Servings: Servings: 4

Servings: Servings: 4
Ingredients
  • For the pasta
  • 400g flour or plain (all-purpose) flour
  • 4 eggs
  •  
  • For the ragù
  • 150g unsmoked pancetta, minced
  • 1 carrot, finely diced
  • 1 celery stick, finely diced
  • 1 onion, finely diced
  • 200g ground beef steak
  • 200g pork mince
  • Red wine (optional, about 125 ml)
  • 400g good-quality tin whole tomatoes
  • 1 tbsp tomato purée
  • 150ml whole milk
  • 1 bay leaf
  • freshly grated nutmeg (to taste)
  • salt
  •  
  • To serve
  • grated Parmigiano Reggiano
Steps
  1. Make the egg pasta. Once you have made your sfoglia, leave it for five minutes to dry a little, before rolling it up like a carpet and cutting across the pasta to create folded over ribbons about seven mm wide. If you want to make nests, for easier handling, then take four rolled ribbons at a time, shake them out, drape them over a finger and grab the eight ends. Keep holding them and wrap the strands around your hand so you end up with a nest and the ends are on the inside. This way, the ends don’t dry out as quickly.

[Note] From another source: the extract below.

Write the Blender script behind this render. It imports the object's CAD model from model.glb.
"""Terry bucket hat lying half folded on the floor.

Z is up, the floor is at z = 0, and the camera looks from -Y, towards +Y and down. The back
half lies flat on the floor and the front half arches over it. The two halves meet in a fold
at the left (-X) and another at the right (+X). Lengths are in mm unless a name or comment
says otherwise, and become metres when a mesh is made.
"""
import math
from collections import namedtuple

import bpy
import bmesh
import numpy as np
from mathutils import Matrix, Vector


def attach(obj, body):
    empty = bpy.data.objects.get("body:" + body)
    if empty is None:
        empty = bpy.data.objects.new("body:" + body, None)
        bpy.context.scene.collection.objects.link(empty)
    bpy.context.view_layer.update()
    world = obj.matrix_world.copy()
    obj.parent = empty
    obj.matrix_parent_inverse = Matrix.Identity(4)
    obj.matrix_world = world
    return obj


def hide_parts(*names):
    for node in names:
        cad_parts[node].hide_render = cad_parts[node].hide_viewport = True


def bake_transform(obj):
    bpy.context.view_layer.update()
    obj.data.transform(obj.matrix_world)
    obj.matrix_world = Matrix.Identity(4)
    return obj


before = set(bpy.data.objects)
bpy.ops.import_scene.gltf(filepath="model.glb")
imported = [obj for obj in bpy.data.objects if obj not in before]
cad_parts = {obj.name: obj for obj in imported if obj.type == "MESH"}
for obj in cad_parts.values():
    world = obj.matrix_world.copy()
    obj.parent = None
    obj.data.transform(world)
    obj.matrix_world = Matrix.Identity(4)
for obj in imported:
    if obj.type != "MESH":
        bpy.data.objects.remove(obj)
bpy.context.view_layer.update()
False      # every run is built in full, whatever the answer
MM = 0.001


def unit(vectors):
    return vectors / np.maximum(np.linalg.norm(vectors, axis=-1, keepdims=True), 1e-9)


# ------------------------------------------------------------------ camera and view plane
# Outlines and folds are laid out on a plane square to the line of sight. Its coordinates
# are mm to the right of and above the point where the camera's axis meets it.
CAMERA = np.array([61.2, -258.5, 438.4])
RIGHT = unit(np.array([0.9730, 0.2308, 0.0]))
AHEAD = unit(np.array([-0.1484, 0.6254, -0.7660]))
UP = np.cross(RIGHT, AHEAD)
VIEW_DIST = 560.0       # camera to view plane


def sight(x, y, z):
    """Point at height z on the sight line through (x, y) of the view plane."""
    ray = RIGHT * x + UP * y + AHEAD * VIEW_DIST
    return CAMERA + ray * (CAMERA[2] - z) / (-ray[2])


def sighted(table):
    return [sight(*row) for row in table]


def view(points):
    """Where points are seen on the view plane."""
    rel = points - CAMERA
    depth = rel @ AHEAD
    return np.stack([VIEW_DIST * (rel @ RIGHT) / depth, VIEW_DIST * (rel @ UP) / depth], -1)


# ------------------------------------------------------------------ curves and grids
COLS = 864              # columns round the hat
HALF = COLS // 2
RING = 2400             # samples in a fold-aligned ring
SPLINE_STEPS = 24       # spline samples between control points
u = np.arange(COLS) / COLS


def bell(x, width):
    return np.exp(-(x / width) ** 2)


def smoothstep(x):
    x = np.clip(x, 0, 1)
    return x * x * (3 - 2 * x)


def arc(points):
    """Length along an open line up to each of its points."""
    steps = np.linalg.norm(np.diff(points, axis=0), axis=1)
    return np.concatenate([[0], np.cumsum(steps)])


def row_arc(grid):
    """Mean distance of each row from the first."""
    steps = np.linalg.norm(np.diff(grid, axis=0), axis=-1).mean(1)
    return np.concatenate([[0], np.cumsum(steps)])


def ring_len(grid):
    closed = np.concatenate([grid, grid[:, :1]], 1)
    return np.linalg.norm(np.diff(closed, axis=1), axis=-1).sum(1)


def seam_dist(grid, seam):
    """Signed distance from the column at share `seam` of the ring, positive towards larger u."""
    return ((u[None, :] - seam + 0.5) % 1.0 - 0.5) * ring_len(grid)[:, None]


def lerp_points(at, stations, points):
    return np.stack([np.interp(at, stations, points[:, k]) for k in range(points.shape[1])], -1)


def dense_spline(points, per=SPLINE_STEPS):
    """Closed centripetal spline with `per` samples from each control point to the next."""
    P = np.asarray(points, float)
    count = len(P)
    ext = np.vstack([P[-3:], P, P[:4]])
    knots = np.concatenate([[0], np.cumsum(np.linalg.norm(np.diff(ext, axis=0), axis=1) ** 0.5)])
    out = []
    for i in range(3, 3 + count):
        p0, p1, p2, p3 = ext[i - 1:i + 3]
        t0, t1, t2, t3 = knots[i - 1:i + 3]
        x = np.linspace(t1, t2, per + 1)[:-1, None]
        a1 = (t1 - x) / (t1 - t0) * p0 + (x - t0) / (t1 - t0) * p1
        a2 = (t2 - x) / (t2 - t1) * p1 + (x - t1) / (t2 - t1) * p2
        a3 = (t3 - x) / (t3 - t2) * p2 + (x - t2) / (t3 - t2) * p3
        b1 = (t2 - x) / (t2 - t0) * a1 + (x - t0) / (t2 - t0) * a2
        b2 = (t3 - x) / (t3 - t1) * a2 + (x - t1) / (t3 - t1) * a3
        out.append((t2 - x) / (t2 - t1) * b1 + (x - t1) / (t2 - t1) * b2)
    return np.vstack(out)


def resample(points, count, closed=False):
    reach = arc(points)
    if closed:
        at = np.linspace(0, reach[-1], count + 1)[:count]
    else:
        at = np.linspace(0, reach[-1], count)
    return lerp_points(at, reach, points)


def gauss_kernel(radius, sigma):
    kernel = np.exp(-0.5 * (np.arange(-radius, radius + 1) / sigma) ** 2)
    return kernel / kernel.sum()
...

  2. Take a casserole or deep sauté pan and heat it over a medium flame. Add the pancetta and fry it so the fat is released. Sauté the carrot, celery and onion, until the mixture is soft - it will take around 10 minutes. Then add the rest of the meat. Brown it, stirring frequently until the meat has broken up and looks like it’s abandoned all hope of becoming a burger.

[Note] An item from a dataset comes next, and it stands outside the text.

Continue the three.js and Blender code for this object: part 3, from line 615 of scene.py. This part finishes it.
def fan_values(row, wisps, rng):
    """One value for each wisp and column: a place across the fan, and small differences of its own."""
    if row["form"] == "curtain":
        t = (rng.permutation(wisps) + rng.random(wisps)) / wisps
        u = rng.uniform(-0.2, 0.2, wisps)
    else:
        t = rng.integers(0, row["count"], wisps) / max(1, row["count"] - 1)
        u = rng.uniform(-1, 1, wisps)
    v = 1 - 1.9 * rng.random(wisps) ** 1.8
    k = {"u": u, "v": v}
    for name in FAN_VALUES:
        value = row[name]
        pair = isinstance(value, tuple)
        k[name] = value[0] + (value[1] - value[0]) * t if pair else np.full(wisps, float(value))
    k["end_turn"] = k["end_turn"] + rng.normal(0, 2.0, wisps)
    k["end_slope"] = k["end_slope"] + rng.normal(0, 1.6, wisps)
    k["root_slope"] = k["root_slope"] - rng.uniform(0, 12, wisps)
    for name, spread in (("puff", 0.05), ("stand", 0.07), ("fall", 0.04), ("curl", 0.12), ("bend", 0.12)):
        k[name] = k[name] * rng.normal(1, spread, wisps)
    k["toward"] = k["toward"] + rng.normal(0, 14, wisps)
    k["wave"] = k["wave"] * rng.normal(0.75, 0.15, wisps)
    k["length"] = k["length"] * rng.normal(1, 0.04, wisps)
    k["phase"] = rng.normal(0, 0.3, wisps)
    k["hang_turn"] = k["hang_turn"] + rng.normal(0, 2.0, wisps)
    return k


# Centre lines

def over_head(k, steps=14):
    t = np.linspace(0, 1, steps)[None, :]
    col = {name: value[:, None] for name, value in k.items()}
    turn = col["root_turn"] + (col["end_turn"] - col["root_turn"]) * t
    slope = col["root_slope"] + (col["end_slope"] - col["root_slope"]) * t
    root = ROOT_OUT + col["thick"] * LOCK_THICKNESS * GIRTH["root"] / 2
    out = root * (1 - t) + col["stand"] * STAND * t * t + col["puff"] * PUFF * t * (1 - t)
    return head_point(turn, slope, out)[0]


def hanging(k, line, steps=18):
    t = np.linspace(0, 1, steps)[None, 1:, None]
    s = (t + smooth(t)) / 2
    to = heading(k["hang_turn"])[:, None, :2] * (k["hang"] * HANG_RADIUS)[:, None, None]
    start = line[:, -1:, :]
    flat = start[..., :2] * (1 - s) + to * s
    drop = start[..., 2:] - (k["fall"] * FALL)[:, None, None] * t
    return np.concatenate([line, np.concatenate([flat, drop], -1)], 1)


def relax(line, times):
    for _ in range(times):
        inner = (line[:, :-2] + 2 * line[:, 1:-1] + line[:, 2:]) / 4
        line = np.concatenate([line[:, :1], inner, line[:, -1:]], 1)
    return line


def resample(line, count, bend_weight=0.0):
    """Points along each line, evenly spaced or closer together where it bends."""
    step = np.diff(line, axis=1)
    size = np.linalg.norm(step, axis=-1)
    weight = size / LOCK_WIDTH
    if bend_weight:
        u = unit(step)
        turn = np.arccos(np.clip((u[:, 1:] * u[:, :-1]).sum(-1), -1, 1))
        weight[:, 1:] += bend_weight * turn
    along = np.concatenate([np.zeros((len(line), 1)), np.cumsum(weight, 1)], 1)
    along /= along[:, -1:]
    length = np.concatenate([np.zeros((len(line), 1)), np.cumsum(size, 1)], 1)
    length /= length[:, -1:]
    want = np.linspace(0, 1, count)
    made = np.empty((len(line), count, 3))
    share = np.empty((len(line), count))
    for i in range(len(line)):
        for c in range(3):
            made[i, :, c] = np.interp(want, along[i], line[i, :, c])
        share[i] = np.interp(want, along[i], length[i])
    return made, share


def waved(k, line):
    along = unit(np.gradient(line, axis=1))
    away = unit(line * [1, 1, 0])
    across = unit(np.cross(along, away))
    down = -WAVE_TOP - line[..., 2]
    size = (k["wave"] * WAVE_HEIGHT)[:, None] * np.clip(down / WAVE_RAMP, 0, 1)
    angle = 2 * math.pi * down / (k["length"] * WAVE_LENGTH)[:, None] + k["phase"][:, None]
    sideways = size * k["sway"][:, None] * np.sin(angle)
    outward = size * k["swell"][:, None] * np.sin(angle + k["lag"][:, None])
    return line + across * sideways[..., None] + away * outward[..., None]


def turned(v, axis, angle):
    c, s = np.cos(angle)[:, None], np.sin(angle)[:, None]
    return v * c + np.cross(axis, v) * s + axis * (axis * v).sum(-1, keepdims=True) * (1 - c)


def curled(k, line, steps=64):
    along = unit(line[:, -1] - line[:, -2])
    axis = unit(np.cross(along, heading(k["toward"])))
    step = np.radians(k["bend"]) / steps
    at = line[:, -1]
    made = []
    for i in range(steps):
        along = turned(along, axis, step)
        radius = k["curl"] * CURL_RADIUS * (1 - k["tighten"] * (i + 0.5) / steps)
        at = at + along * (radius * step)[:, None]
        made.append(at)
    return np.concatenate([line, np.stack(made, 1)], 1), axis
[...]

  3. If you want to add wine, do so now and let it evaporate. Blitz the tomatoes with a hand-held blender and pour this into the meat mixture. Stir in the tomato purée, half the milk, the bay leaf and plenty of freshly grated nutmeg. Let the mixture simmer very gently, adding more milk when necessary, for a couple of hours. At the end, when you push a spoon through the ragù you should briefly see the bottom of the pan.
  4. Bring a large pan of water to the boil, add a generous couple of teaspoons of salt and return the water to the boil before heaping in your pasta. Give it a stir and test your pasta for doneness after one minute. It should have cooked within two minutes. Drain it, return it in the pan and stir through the ragù. You want the ragù to coat the pasta; resist the urge to drown your tagliatelle in the sauce. Plate up and add a final flurry of Parmigiano Reggiano over each serving.